4. Least Privilege Principle: Run build processes and development environments with the absolute minimum necessary privileges to limit the impact of any successful exploit.
5. Network Segmentation and Sandboxing: Isolate build environments and development machines from critical production systems and sensitive data. Utilize containerization and sandboxing technologies to contain potential malware.
6. Code Review and Static Analysis: Implement thorough code review processes, especially for new dependencies or significant updates, and leverage static application security testing (SAST) tools to identify potential security flaws.
7. Supply Chain Security Tools: Employ specialized supply chain security platforms that monitor dependencies, detect anomalies, and enforce policies across the development lifecycle.
8. Developer Education: Continuously educate developers on the latest supply chain threats, secure coding practices, and the importance of verifying package authenticity and integrity.

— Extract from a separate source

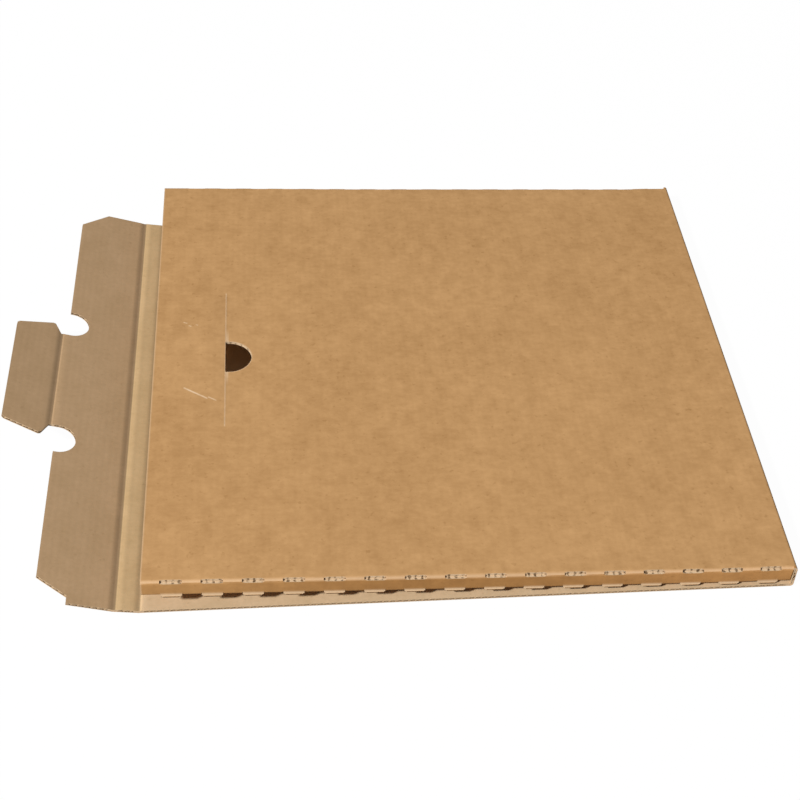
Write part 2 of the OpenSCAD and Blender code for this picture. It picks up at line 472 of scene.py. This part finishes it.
# Geometry Nodes: the waved paper of a panel, and a row of equal knives
def newTree(name, inputs):
    tree = bpy.data.node_groups.new(name, "GeometryNodeTree")
    tree.interface.new_socket("Geometry", in_out="INPUT", socket_type="NodeSocketGeometry")
    for label, kind, value in inputs:
        socket = tree.interface.new_socket(label, in_out="INPUT", socket_type="NodeSocket" + kind)
        if value is not None:
            socket.default_value = value
    tree.interface.new_socket("Geometry", in_out="OUTPUT", socket_type="NodeSocketGeometry")
    return tree, tree.nodes.new("NodeGroupInput"), tree.nodes.new("NodeGroupOutput")


def addNode(tree, kind, settings=None, values=None):
    node = tree.nodes.new(kind)
    for name, value in (settings or {}).items():
        setattr(node, name, value)
    for name, value in (values or {}).items():
        if isinstance(value, bpy.types.NodeSocket):
            tree.links.new(value, node.inputs[name])
        else:
            node.inputs[name].default_value = value
    return node


def makeFluteTree():
    inputs = [
        ("Flute pitch", "Float", board["flutePitch"]),
        ("Wave height", "Float", 1.0),
        ("Paper thickness", "Float", board["medium"]),
        ("Middle of board", "Float", board["thickness"] / 2),
        ("Paper", "Material", None),
    ]
    tree, given, result = newTree("wavedMedium", inputs)
    take = given.outputs
    place = addNode(tree, "GeometryNodeInputPosition").outputs[0]
    along = addNode(tree, "ShaderNodeSeparateXYZ", None, {0: place}).outputs[0]
    turns = addNode(tree, "ShaderNodeMath", {"operation": "DIVIDE"}, {0: along, 1: take["Flute pitch"]})
    angle = addNode(tree, "ShaderNodeMath", {"operation": "MULTIPLY"},
                    {0: turns.outputs[0], 1: 2 * math.pi})
    wave = addNode(tree, "ShaderNodeMath", {"operation": "SINE"}, {0: angle.outputs[0]})
    half = addNode(tree, "ShaderNodeMath", {"operation": "MULTIPLY"}, {0: take["Wave height"], 1: 0.5})
    rise = addNode(tree, "ShaderNodeMath", {"operation": "MULTIPLY"},
                   {0: wave.outputs[0], 1: half.outputs[0]})
    back = addNode(tree, "ShaderNodeMath", {"operation": "MULTIPLY"}, {0: take["Paper thickness"], 1: -0.5})
    level = addNode(tree, "ShaderNodeMath", {"operation": "ADD"},
                    {0: take["Middle of board"], 1: back.outputs[0]})
    total = addNode(tree, "ShaderNodeMath", {"operation": "ADD"}, {0: rise.outputs[0], 1: level.outputs[0]})
    lift = addNode(tree, "ShaderNodeCombineXYZ", None, {"Z": total.outputs[0]})
    bent = addNode(tree, "GeometryNodeSetPosition", None,
                   {"Geometry": take["Geometry"], "Offset": lift.outputs[0]})
    thick = addNode(tree, "ShaderNodeCombineXYZ", None, {"Z": take["Paper thickness"]})
    grown = addNode(tree, "GeometryNodeExtrudeMesh", {"mode": "FACES"},
                    {"Mesh": bent.outputs[0], "Offset": thick.outputs[0],
                     "Offset Scale": 1.0, "Individual": False})
    under = addNode(tree, "GeometryNodeFlipFaces", None, {"Mesh": bent.outputs[0]})
    both = addNode(tree, "GeometryNodeJoinGeometry")
    tree.links.new(grown.outputs["Mesh"], both.inputs[0])
    tree.links.new(under.outputs[0], both.inputs[0])
    closed = addNode(tree, "GeometryNodeMergeByDistance", None,
                     {"Geometry": both.outputs[0], "Distance": 1e-4})
    real = addNode(tree, "GeometryNodeRealizeInstances", None, {"Geometry": closed.outputs[0]})
    painted = addNode(tree, "GeometryNodeSetMaterial", None,
                      {"Geometry": real.outputs[0], "Material": take["Paper"]})
    tree.links.new(painted.outputs[0], result.inputs[0])
    return tree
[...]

The long-term implications of vulnerabilities like "PackageGate" are significant. They erode confidence in core development infrastructure, potentially leading to increased fragmentation as developers seek more secure or independently verifiable alternatives. More importantly, they underscore the ongoing arms race between defenders and attackers in the software supply chain. As package managers become more sophisticated in their security offerings, attackers will invariably seek out novel bypasses and subtle implementation flaws. This dynamic necessitates continuous vigilance, proactive vulnerability research, and a responsive, transparent approach from platform providers to ensure the integrity and trustworthiness of the software ecosystem. The npm ecosystem, given its centrality, bears a particular responsibility to address these systemic issues with the urgency and transparency demanded by the current threat landscape. Without a unified and robust defense posture, the specter of another widespread supply chain compromise will continue to loom large over the global software infrastructure.